Posted: June 9, 2016

CLAYMONT CENTRAL

By Celia Cohen
Grapevine Political Writer

Claymont is getting its turn as the center of the political universe.

The last time this happened might have been more than a century ago, when a scoundrel named John Edward Charles O'Sullivan Addicks, better known as "Gas" Addicks because he made a fortune speculating in gas companies and his name was too long, anyway, moved there.

Gas Addicks spread a lot of money around to try to buy himself a seat in the U.S. Senate, back in the day when senators were elected by the legislature, not by the voters.

Addicks never won, but he controlled enough legislators whose motto was "Addicks or nobody" that there were times between 1895 and 1906 when the legislature was so deadlocked, Delaware had one senator or no senators.

Eventually Addicks went broke and went away.

Not that any of this was Claymont's fault. It was an accident of geography. Addicks was from Philadelphia and conceded he had lived in Claymont for two months before it dawned on him he was in Delaware and not Delaware County, Pennsylvania, across the state line.

This is a true story, recounted in greater detail in the History of Delaware by John Munroe and in Democracy in Delaware by Carol Hoffecker.

What is happening now in Claymont is mundane by comparison.

Claymont is a scrappy, salt-of-the-earth kind of place with industrial roots. It votes Democratic. It does not put on airs. It finds itself mattering in the 2016 election to the races for the governorship, the state's only congressional seat and the legislature.

Claymont is dear to the heart of John Carney, the Democratic congressman who is seriously favored to be the next governor. Carney grew up there and is fond of calling himself a "Claymonster."

Although Carney lives in Wilmington these days, it is like Paris in "Casablanca." Carney will always have Claymont, or is it Claymont that will always have Carney?

Claymont has also emerged as a battleground in the Democratic congressional primary.

It was expected to be a natural base for Bryon Short, the Democratic state representative whose district includes Claymont, but he dropped out of the congressional race to run for re-election.

That put Claymont in play in the Democratic congressional primary for what is essentially a three-way contest involving Sean Barney, who was the Democratic candidate for state treasurer in 2014, Lisa Blunt Rochester, who was a Cabinet secretary for two past Democratic governors, and Bryan Townsend, who is a Democratic state senator from the Newark area.

Townsend has been concentrating on securing his geographical base, but he is breaking out of Newark as of this weekend to open up a Brandywine field office, which will cover Claymont. Rochester lives down the road from Claymont in Bellefonte, although her family is associated more with Wilmington, where Ted Blunt, her father, used to be the City Council president.
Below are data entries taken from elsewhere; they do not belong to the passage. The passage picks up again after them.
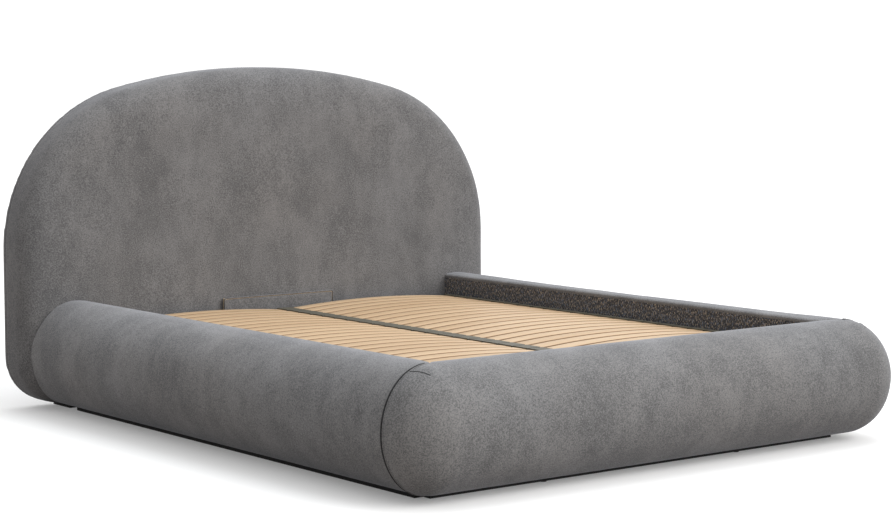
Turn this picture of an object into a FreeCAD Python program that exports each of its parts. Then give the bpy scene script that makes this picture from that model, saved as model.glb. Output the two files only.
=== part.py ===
import FreeCAD, Part
import math
import os

from FreeCAD import Vector

os.makedirs("parts", exist_ok=True)

# Upholstered bed with an arched headboard, bolster rails and a slatted platform that
# lifts on two linkages over a storage box.  Millimetres.  +Z is up, +Y points to the
# head, +X is the right-hand side seen from the foot.  The origin is on the floor,
# under the middle of the bed.

# ---- driving dimensions ----------------------------------------------------------
well_width = 1610.0            # between the linings, for a 1600 mattress
well_length = 2015.0           # headboard face to foot lining, for a 2000 mattress
base_gap = 18.0                # floor to the underside of the upholstery
glide_height = 3.0
glide_radius = 12.0

rail_thick = 215.0
rail_crest = 161.0             # rail's outer face to its highest line
rail_top = 396.0
rail_shoulder = 12.0           # how far the inner top edge rounds down
lip_depth = 20.0               # fabric lip below the crest, where the lining starts
cover_thick = 3.0              # fabric with its wadding
board_thick = 18.0
board_drop = 4.0               # rail board's top below the shoulder
board_end_gap = 10.0           # rail boards stop short of the ends
lining_thick = 3.0

head_width = 2084.0
head_height = 1218.0
head_thick = 205.0
head_arch = 655.0              # top of the arch above the straight sides
head_shoulder = 600.0          # radius of the arch's shoulders
head_corner = 170.0            # radius of the two bottom corners
head_front_round = 80.0
head_back_round = 20.0
head_board_thick = 12.0
head_padding = 92.0            # foam between the front face and the board
head_timber = (60.0, 45.0)     # width and depth of the inner timbers
head_upright_x = 560.0
head_timber_gap = 10.0         # lowest timber above the back opening's lower edge
head_timber_drop = 160.0       # uprights' top below the back opening's upper edge
head_rail_inset = 20.0         # cross timbers from the uprights' ends
head_base_inset = 40.0         # recessed base behind the headboard's faces
head_base_gap = 12.0           # base end to where the bottom corner starts to turn
back_cloth_thick = 1.5
back_cloth_margin = 45.0

floor_thick = 4.0
floor_top = 34.0
ledge_width = 20.0
ledge_end_gap = 30.0
ledge_lift = 6.0               # ledge's underside above the floor
beam_width = 60.0
beam_gap = 0.5
panel_end_gap = 1.0
head_crossboard_thick = 16.0
head_crossboard_top = 240.0
plinth_width = 56.0
plinth_foot_width = 30.0
plinth_head_gap = 20.0         # side plinth to the headboard
plinth_corner_gap = 25.0       # foot plinth's ends inside the crest line
glide_end_gap = 60.0           # outer glides from the well's ends
beam_glide_gap = 80.0

tube_width = 40.0
tube_height = 30.0
tube_wall = 1.5
tube_top = 293.0
cross_width = 30.0
cross_count = 3
cross_head_offset = 528.75     # headboard face to the first cross tube, over the lift angle
frame_head_gap = 45.0          # headboard face to the frame
frame_foot_gap = 35.0          # frame to the foot lining
frame_side_gap = 20.0          # side tube to the lining

slat_count = 25
slat_width = 63.0
slat_thick = 8.0
slat_camber = 18.0
slat_end_gap = 20.0            # slat end to the lining
slat_centre_gap = 12.0         # slat end to the bed's middle
slat_lift = 7.0                # tube top to the slat's underside at its end
holder_fit = 0.3               # clearance round a slat's end
holder_wall = 3.0
holder_grip = 16.0             # length of slat held in a holder
holder_side_gap = 12.0         # holder to the lining
holder_rise = 2.5              # room for the slat, which climbs inside its holder
cap_end_gap = 1.0              # last holders to the frame's ends

stop_width = 492.0
stop_top = 363.0
stop_thick = 16.0
stop_gap = 9.0                 # headboard face to the mattress stop
stop_cover_thick = 2.0
stop_round = 4.0
stop_foot_lift = 5.0           # stop's lower edge above the underside of the tubes
stop_arm = (30.0, 4.0)         # width and thickness of the arms that carry it
stop_arm_lift = 10.0

strap_width = 25.0
strap_thick = 2.0
strap_radius = 50.0
strap_leg = 22.0

# Lifting linkage: distance from the headboard face, and height, of each pivot when
# the platform is down.
rear_base_pivot = (540.0, 70.0)
front_base_pivot = (900.0, 88.5)
gas_base_pivot = (478.0, 62.0)
rear_lift_offset = 388.0
front_lift_offset = 566.0
lift_drop = 38.0               # pivots below the platform's tubes
gas_reach = 197.0              # front base pivot to the gas spring's stud
lever_width = 28.0
lever_thick = 5.0
stud_radius = 6.0
stud_fit = 0.05                # radial running clearance of a stud in its lever
stud_head_radius = 9.0
stud_head_thick = 2.5
open_pivot_gap = 0.4           # clearance left at the pivots that close a loop
bar_thick = 4.0
bar_margin = 40.0
bar_bottom = 42.0
bar_top = 112.0
layer_gap = 1.0                # side clearance between bars and levers
lift_leg = 50.0
lift_edge = 6.0                # lift angle's edge below the levers' eyes
gas_inset = 31.0               # lining to the gas spring's axis
gas_cylinder_radius = 11.0
gas_rod_radius = 4.0
gas_eye_radius = 9.0
gas_eye_width = 10.0
gas_stud_radius = 5.0
gas_stroke = 108.2
gas_cylinder_share = 0.66      # cylinder's part of the closed length
gas_bore_fit = 0.1
gas_neck = 22.0                # eye's centre to the cylinder's end
gas_neck_share = 0.8           # of the eye's radius, where neck and rod start
gas_end_room = 2.0
gas_rod_gap = 1.0              # rod's inner end to the bottom of its bore

bracket_thick = 3.0
bracket_leg = 60.0
bracket_height = 120.0
bracket_lift = 30.0            # storage floor to the brackets
bracket_bolt_inset = 25.0      # bolts from a bracket's top and bottom
bracket_bolt_share = 0.6       # of the leg, from the corner to a bolt
bar_bolt_lift = 12.0           # bolts above the base bar's lower edge
bolt_head_radius = 8.0
bolt_head_thick = 4.5
bolt_head_round = 1.5
rest_height = 40.0
rest_start = 90.0              # frame's foot end to the rest brackets
rest_overlap = 0.6             # of the side tube's width that lies on the bracket
rest_bolt_drop = 24.0          # bolt below the bracket's top
rest_pad_gap = 0.5

# ---- places worked out from them -------------------------------------------------
bed_length = well_length + rail_thick + head_thick
head_spring = head_height - head_arch            # where the arch leaves the straight sides
back_y = bed_length / 2
face_y = back_y - head_thick                     # headboard's front face
foot_y = -bed_length / 2                         # foot rail's outer face
well_foot_y = face_y - well_length
well_x = well_width / 2
rail_x = well_x + rail_thick
crest_x = rail_x - rail_crest
crest_y = foot_y + rail_crest                    # foot rail's crest, and the cover seams
rail_inner = rail_thick - rail_crest
board_x = well_x + lining_thick
lip_z = rail_top - lip_depth
board_bottom = base_gap + cover_thick
board_top = rail_top - rail_shoulder - board_drop

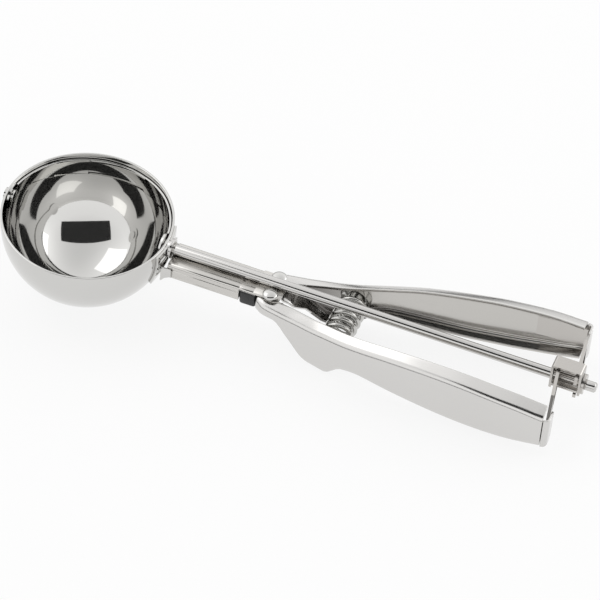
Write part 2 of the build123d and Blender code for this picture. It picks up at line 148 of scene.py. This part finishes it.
mirror_steel = steel("mirror steel", (0.63, 0.625, 0.61), 0.05, 0.03, 1400.0, (0.02, 0.02, 1.0),
                     0.000003)
bowl_radius = 0.033
bowl_wall = 0.0009
bowl_collar = 0.003
bowl_seam = -0.00001
bpy.ops.mesh.primitive_uv_sphere_add(segments=128, ring_count=64, radius=bowl_radius)
bowl = bpy.context.object
bowl.name = "bowl_shell"
bpy.ops.object.mode_set(mode="EDIT")
bpy.ops.mesh.bisect(plane_co=(0, 0, bowl_seam), plane_no=(0, 0, 1), clear_outer=True, use_fill=False)
bpy.ops.mesh.extrude_region_move(TRANSFORM_OT_translate={"value": (0, 0, bowl_collar)})
bpy.ops.mesh.select_all(action="SELECT")
bpy.ops.mesh.normals_make_consistent(inside=False)
bpy.ops.object.mode_set(mode="OBJECT")
add_modifier(bowl, "SOLIDIFY", thickness=bowl_wall, offset=-1, use_even_offset=True)
soften(bowl, 0.00028, 3)
settle(bowl, 50)
dress(bowl, mirror_steel)
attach(bowl, "frame")
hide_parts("bowl")


# The scraper is a narrow spring-steel band that follows the inside of the bowl.
# It ends in a round hub at each pole: one turns on the front rivet and the other
# is driven by the rod. At rest it lies just under the rim on the far side.
def cut(piece, planes):
    """Cuts a mesh off at each plane, given as a place on it and the way out."""
    bpy.context.view_layer.objects.active = piece
    bpy.ops.object.mode_set(mode="EDIT")
    for place, outward in planes:
        bpy.ops.mesh.select_all(action="SELECT")
        bpy.ops.mesh.bisect(plane_co=place, plane_no=outward, clear_outer=True, use_fill=False)
    bpy.ops.object.mode_set(mode="OBJECT")


def weld(pieces, main):
    """Joins the pieces to the main one, which keeps its name."""
    bpy.ops.object.select_all(action="DESELECT")
    for piece in (*pieces, main):
        piece.select_set(True)
    bpy.context.view_layer.objects.active = main
    bpy.ops.object.join()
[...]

When Short left the congressional field, it meant there would be ramifications further down the ballot for the legislature. Three Democratic candidates had already filed for what they thought would be an open race to replace him.

None of the other candidates budged immediately, but Joe Daigle, an analyst at J.P. Morgan/Chase, recently got out.

"I ran for state representative to serve my community and create a better future for all of Delaware's families. I didn't run to primary my friend Bryon Short, who has done a fine job," Daigle said.

That is not all of the legislative action. Harris McDowell, a Democratic state senator, is running for re-election in a district that stretches from Claymont into Wilmington.

The Republicans are trying to oust McDowell as part of their latest drive to take over the state Senate, something they have not done in 43 years. The politics are not exactly in the Republicans' favor -- the voter registration in the district is lopsidedly 58 percent Democratic -- so the idea is for a little generational lightning to strike.

The Republicans are going with James Spadola, a police officer who is a Millennial, against McDowell, who comes out of the Silent Generation at 76 and has been a state senator for 40 years, longer than anyone else in state history.

As if all of that is not enough, McDowell just picked up a Democratic primary challenge from Joe McCole, a retired National Guardsman who came from out of nowhere to run.

"Harris McDowell has been there for 40 years. Give somebody else a shot. I have the Trump factor going for me. I've never been elected to anything," McCole said.

This is the way it goes in this election season. As sure as Philadelphia Pike runs through Claymont, so does state politics.